What can be done about the ''cost side of the equation''? Some ideas tinker around the edges -- more colleges, including almost all the private ones in Wisconsin, are banding together to leverage buying power and drive down the cost of everything from health insurance to information-technology support. Maryland's public colleges have proposed a way to reduce the unpredictability of tuition increases and prevent last-minute raids on their budgets: The state and colleges would outline financial commitments to one another several years in advance. The state would pledge a certain dollar amount; colleges would set cost-cutting targets.

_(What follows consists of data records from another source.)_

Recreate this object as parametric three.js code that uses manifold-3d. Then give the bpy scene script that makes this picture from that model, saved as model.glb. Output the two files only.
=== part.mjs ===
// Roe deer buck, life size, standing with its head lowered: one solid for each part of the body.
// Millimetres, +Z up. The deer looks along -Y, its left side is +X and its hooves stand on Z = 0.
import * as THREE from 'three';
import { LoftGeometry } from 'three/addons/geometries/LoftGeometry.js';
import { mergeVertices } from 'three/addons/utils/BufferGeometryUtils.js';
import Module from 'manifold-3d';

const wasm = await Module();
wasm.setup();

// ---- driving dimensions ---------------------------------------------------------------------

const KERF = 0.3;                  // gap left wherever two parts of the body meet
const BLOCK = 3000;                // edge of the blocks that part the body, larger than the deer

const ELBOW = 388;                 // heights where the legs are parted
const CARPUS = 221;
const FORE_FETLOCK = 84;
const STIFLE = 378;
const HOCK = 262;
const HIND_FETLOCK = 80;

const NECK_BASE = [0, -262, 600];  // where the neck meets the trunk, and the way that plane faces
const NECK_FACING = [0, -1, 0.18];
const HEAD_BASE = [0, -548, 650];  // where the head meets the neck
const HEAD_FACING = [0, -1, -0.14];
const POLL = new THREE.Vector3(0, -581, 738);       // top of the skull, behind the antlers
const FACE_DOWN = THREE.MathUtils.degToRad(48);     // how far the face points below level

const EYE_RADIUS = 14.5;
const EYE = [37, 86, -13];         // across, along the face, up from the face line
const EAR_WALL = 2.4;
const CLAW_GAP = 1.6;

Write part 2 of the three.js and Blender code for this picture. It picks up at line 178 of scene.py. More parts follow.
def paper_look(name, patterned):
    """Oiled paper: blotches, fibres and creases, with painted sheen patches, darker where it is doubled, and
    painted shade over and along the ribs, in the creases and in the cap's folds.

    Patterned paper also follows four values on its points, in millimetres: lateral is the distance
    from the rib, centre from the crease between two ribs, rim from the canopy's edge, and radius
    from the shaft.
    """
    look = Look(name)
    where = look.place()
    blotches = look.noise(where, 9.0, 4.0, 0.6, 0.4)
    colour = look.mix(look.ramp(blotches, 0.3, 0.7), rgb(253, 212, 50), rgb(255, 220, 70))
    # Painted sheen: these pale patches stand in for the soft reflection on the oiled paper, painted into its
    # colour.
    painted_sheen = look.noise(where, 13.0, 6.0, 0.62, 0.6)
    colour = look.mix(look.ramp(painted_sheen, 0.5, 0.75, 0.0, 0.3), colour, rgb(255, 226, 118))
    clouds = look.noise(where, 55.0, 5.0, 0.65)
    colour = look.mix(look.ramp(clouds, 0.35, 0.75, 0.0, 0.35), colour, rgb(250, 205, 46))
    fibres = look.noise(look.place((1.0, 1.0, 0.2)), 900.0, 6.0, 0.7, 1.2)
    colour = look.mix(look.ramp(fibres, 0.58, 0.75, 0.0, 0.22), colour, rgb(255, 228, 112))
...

But other changes involve a deeper restructuring of the academy. The Pew Foundation, for example, is helping 30 colleges nationwide rethink how they teach introductory courses like Econ 101, which collectively enroll about a fourth of their students. Through the smart use of technology -- frequent online quizzes to make sure students are digesting material -- and by tapping successful upperclassmen to tutor struggling freshmen and sophomores, the pilot courses have raised passing rates and cut costs by more than a third. And there are more radical ideas floating around -- one campus in each state concentrating on science, say, to reduce the duplication of costly labs.

In the private arena, Ronald Ehrenberg argues that only one thing would end the arms race among colleges: a pact among the richest colleges to hold the line on costs. A slowdown in tuition increases at the top would ripple downward, since it would simply be too embarrassing for second-tier colleges to charge much more than Harvard.

If such changes don't reverse the course of rising tuition and legislatures don't rethink their budget cuts, something else will have to give. What will it be? Tenure? The quality of public education? America's promise that low income won't stand in the way of a college degree? Unfortunately, the answer may come sooner than you think.